RECORD SET:

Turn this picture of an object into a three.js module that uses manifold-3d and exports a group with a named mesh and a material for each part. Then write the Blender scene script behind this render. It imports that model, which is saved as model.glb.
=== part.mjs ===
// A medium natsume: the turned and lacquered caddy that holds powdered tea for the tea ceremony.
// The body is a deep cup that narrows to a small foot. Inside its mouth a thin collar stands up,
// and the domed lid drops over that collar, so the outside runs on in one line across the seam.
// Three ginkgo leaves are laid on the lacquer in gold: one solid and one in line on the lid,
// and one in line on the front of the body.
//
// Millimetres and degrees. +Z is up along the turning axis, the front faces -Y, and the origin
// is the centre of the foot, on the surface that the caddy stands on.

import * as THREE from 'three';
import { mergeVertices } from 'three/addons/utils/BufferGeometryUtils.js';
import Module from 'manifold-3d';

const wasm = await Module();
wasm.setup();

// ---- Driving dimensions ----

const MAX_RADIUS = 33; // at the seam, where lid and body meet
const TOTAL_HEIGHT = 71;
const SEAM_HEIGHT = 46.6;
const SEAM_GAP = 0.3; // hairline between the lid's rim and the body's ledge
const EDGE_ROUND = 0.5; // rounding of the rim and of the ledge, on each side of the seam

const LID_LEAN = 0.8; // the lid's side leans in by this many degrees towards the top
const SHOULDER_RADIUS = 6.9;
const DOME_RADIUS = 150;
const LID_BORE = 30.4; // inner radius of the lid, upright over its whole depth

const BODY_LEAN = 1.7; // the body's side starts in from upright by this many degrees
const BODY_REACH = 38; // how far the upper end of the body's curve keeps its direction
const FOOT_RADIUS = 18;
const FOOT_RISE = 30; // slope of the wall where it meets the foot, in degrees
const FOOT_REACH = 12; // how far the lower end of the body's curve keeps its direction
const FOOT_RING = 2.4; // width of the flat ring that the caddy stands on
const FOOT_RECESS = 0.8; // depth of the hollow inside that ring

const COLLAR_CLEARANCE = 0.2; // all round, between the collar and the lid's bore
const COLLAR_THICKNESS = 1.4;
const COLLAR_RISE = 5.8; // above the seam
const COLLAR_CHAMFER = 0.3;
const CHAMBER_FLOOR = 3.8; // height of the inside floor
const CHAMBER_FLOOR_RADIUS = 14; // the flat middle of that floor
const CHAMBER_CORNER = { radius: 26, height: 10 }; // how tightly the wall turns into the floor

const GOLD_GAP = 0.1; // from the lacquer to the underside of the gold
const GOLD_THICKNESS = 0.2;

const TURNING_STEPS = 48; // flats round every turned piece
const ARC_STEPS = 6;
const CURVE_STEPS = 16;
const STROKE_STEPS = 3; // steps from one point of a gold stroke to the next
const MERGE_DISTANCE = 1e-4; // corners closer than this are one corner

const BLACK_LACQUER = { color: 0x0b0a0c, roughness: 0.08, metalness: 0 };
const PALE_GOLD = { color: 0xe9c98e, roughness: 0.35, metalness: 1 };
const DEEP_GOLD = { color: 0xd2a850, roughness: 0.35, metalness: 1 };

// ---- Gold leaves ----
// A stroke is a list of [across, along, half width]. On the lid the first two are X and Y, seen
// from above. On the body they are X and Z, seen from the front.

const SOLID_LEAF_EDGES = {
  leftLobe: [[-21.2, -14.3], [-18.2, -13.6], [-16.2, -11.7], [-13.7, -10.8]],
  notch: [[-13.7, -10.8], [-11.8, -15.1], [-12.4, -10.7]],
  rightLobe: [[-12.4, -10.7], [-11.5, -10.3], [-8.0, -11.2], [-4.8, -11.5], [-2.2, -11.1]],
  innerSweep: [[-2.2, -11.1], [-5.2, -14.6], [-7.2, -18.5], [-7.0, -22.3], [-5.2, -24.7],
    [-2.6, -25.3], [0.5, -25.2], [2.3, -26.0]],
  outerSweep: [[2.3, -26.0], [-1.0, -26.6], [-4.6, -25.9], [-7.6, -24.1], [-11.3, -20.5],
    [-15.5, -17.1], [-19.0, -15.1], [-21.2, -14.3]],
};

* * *

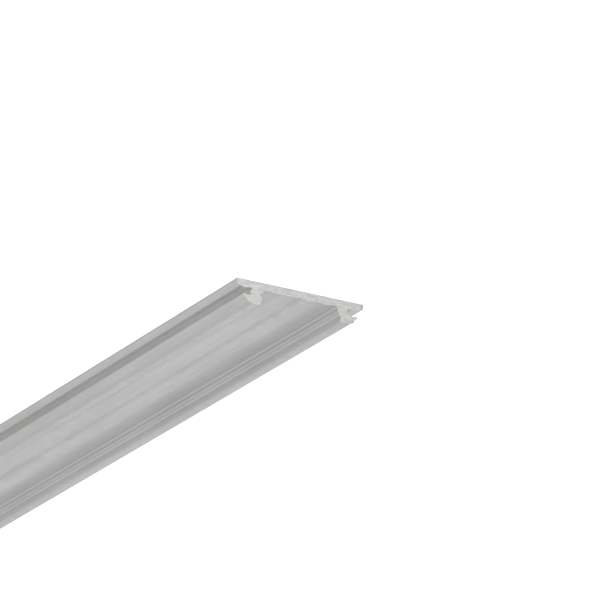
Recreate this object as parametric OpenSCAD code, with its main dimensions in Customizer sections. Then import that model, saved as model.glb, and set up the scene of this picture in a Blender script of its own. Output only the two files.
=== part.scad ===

DESCRIPTION OF THE TASK:
Go through the listing above and locate each line that holds the word "Then". Copy those lines.

RESULT FOR THIS EXERCISE:
Turn this picture of an object into a three.js module that uses manifold-3d and exports a group with a named mesh and a material for each part. Then write the Blender scene script behind this render. It imports that model, which is saved as model.glb.
Recreate this object as parametric OpenSCAD code, with its main dimensions in Customizer sections. Then import that model, saved as model.glb, and set up the scene of this picture in a Blender script of its own. Output only the two files.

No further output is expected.